* [Instructions to follow] Print again only this span: the line with "Keep writing the", the line with "(hood_rear_x + hood_wall, hood_base_z", and all lines between them, exactly as given.
=======
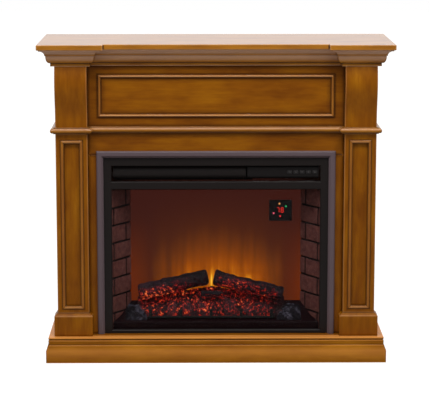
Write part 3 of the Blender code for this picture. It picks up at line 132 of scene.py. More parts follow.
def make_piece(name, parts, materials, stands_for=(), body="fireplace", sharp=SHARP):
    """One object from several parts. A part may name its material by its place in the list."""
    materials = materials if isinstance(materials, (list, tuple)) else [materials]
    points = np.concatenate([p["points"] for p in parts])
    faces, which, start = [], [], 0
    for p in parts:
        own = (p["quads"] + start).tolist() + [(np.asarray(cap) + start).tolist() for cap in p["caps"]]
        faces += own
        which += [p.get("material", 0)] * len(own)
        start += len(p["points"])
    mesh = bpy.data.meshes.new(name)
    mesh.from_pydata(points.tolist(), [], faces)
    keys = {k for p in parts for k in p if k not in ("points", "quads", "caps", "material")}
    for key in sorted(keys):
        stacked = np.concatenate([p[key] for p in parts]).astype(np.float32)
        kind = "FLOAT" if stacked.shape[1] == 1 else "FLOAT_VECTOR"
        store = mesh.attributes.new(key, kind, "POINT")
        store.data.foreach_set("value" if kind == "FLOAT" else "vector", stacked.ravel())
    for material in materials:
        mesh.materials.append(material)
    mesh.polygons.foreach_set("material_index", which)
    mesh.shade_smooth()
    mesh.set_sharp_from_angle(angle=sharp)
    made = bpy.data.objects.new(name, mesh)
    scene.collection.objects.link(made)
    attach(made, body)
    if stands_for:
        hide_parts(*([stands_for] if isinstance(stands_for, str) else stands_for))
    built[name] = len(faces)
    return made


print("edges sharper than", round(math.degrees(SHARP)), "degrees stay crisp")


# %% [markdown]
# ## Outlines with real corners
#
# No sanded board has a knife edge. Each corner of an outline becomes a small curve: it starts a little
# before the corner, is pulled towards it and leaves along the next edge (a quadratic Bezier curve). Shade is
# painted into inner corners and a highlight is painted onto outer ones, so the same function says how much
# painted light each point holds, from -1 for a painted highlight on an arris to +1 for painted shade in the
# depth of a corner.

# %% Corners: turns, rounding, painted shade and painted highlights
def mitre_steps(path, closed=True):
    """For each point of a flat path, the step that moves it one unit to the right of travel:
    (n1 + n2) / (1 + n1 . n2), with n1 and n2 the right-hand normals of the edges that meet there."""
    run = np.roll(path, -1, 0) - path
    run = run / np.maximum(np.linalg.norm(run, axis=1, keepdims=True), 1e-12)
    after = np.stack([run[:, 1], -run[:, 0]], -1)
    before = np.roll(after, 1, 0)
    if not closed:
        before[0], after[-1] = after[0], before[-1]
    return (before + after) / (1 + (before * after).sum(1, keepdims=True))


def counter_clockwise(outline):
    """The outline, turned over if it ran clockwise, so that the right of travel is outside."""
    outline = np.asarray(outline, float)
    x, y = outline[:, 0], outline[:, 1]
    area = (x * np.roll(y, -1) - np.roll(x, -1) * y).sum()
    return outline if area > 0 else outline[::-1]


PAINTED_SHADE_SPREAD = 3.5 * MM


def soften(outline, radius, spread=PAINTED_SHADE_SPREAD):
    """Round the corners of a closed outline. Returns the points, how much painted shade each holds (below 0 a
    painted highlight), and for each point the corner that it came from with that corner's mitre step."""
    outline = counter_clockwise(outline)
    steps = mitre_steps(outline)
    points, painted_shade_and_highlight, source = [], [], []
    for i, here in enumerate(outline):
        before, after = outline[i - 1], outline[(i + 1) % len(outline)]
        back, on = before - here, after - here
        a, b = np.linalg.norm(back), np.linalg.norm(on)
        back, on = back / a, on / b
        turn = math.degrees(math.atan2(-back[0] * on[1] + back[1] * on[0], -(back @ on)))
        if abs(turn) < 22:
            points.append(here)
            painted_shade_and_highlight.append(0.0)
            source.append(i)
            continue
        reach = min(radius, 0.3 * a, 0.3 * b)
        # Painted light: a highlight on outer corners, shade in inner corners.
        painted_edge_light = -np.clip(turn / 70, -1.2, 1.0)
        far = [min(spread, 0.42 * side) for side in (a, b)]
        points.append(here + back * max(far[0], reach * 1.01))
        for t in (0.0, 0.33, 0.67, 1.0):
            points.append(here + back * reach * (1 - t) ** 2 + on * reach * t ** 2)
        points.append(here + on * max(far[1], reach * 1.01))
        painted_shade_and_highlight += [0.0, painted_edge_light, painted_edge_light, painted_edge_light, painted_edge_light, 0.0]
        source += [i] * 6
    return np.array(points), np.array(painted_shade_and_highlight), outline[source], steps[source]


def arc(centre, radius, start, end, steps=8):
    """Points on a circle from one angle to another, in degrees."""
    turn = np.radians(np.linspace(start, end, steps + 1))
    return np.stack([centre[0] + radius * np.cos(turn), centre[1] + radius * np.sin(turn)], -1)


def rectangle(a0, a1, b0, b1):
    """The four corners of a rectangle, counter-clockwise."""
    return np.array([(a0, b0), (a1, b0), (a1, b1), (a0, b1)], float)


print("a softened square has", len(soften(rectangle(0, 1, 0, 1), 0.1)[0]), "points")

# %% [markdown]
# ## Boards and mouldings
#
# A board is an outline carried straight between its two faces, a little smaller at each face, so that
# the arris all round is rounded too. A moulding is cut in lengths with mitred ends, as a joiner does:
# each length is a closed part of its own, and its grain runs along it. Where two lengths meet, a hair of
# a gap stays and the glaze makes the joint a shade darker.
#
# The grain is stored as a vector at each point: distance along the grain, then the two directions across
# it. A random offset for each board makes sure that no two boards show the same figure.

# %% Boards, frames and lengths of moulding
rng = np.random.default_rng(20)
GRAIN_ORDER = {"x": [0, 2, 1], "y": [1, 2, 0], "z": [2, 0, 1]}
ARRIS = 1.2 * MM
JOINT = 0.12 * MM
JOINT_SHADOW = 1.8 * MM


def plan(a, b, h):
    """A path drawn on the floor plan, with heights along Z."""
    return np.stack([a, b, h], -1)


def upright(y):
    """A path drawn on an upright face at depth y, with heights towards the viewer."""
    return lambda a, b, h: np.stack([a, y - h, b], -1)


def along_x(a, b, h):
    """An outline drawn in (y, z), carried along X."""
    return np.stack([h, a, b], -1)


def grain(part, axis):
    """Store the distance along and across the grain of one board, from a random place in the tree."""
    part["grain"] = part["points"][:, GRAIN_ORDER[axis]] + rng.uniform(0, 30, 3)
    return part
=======
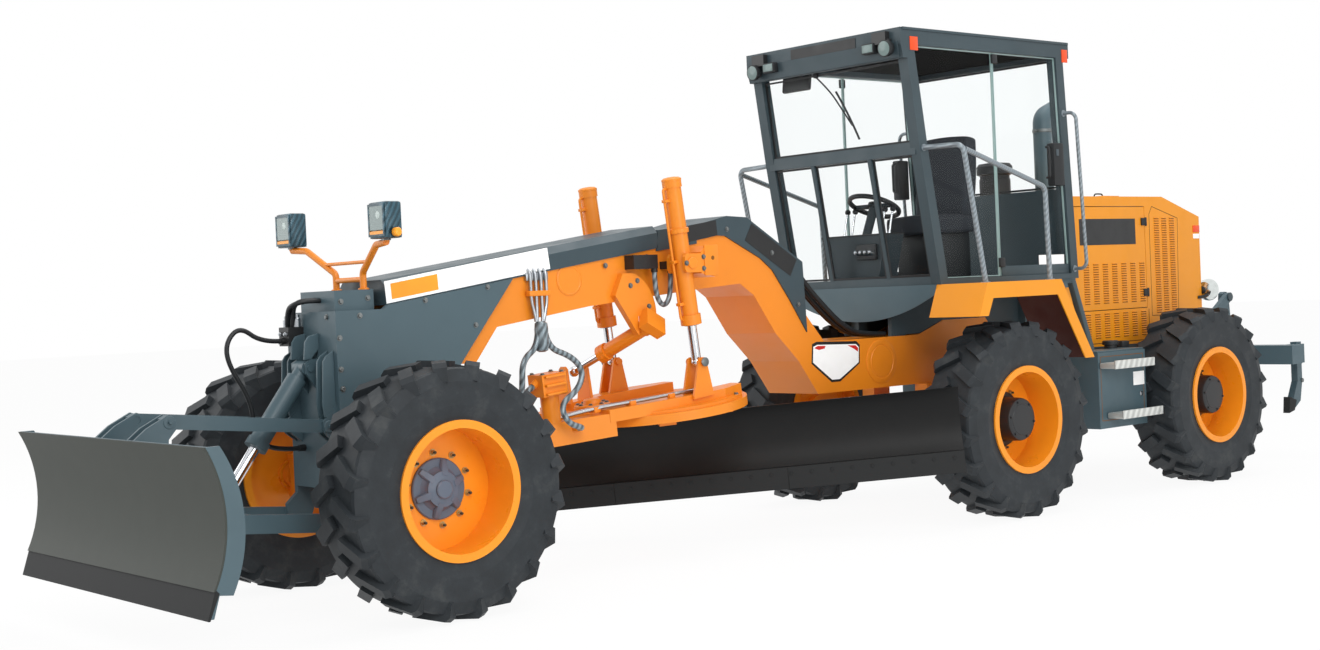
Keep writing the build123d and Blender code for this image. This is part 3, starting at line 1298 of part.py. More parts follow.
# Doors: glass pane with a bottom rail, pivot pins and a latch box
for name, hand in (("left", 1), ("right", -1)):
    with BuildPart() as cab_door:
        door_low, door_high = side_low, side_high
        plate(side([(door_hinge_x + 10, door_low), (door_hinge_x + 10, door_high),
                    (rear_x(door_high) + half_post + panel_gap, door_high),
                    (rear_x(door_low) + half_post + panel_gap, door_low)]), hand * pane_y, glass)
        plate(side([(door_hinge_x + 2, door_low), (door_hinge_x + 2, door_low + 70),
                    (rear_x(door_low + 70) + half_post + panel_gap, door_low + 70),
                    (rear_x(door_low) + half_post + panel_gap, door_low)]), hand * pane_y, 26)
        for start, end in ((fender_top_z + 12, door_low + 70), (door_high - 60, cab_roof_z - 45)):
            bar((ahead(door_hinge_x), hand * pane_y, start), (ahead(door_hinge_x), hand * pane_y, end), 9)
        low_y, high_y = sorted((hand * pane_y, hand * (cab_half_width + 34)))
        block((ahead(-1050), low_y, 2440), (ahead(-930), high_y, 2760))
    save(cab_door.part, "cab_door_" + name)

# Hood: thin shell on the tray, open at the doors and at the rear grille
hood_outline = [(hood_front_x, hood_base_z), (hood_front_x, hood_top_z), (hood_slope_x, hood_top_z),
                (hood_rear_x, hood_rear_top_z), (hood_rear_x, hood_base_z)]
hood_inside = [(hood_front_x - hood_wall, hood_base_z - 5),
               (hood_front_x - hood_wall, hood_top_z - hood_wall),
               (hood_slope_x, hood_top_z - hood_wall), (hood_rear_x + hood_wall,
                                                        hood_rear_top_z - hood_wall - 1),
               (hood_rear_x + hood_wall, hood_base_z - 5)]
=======
* [Problem solution]
Keep writing the build123d and Blender code for this image. This is part 3, starting at line 1298 of part.py. More parts follow.
# Doors: glass pane with a bottom rail, pivot pins and a latch box
for name, hand in (("left", 1), ("right", -1)):
    with BuildPart() as cab_door:
        door_low, door_high = side_low, side_high
        plate(side([(door_hinge_x + 10, door_low), (door_hinge_x + 10, door_high),
                    (rear_x(door_high) + half_post + panel_gap, door_high),
                    (rear_x(door_low) + half_post + panel_gap, door_low)]), hand * pane_y, glass)
        plate(side([(door_hinge_x + 2, door_low), (door_hinge_x + 2, door_low + 70),
                    (rear_x(door_low + 70) + half_post + panel_gap, door_low + 70),
                    (rear_x(door_low) + half_post + panel_gap, door_low)]), hand * pane_y, 26)
        for start, end in ((fender_top_z + 12, door_low + 70), (door_high - 60, cab_roof_z - 45)):
            bar((ahead(door_hinge_x), hand * pane_y, start), (ahead(door_hinge_x), hand * pane_y, end), 9)
        low_y, high_y = sorted((hand * pane_y, hand * (cab_half_width + 34)))
        block((ahead(-1050), low_y, 2440), (ahead(-930), high_y, 2760))
    save(cab_door.part, "cab_door_" + name)

# Hood: thin shell on the tray, open at the doors and at the rear grille
hood_outline = [(hood_front_x, hood_base_z), (hood_front_x, hood_top_z), (hood_slope_x, hood_top_z),
                (hood_rear_x, hood_rear_top_z), (hood_rear_x, hood_base_z)]
hood_inside = [(hood_front_x - hood_wall, hood_base_z - 5),
               (hood_front_x - hood_wall, hood_top_z - hood_wall),
               (hood_slope_x, hood_top_z - hood_wall), (hood_rear_x + hood_wall,
                                                        hood_rear_top_z - hood_wall - 1),
               (hood_rear_x + hood_wall, hood_base_z - 5)]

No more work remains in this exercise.